While both his colleagues and students were receptive to his views, students at all levels of education need to be exposed to the controversy to a greater degree, he said.
“The evidence is not as one-sided as people like to claim. Be candid about the controversy. I don’t think universities should be afraid of minority viewpoints that challenge status quo,” said Johnson, whose belief in intelligent design stems from his own investigations into evidence used to support evolution.
Student advocates of intelligent design, however, say that the UC Berkeley community has not been as welcoming of their ideas.
As a part of a philosophical minority on campus, senior Tom Kim started up the UC Berkeley chapter of Intelligent Design and Evolution Awareness this fall to provide a forum for like-minded students on campus to openly discuss their views without fear of insult.
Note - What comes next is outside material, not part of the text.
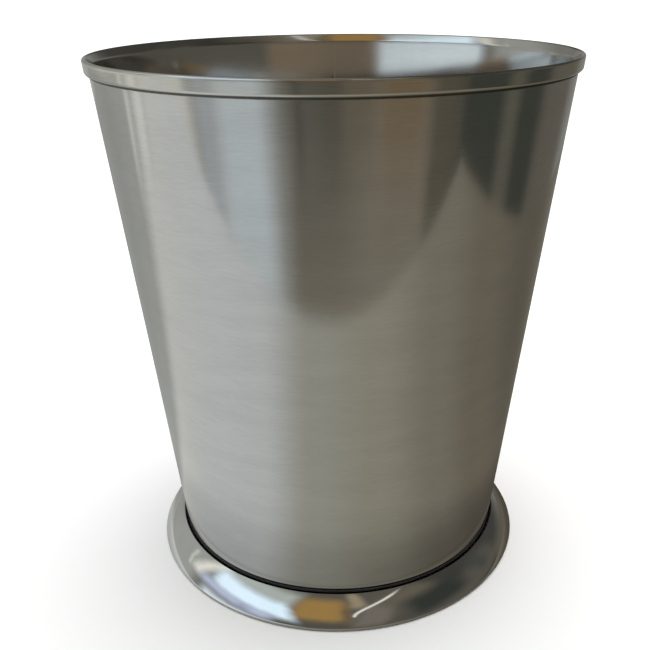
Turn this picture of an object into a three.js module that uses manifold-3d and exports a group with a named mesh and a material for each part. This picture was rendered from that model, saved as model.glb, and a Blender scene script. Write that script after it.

Rather than researching the merits of intelligent design on their own, opponents of the movement often go along with political arguments against it and are easily swayed by media influence, Kim said.
“I think before people reject intelligent design, it should be examined by careful study where they consider the primary resources themselves rather than listen to what they are told by others. It should be considered with a fully informed mind that has thoroughly considered both sides,” Kim said.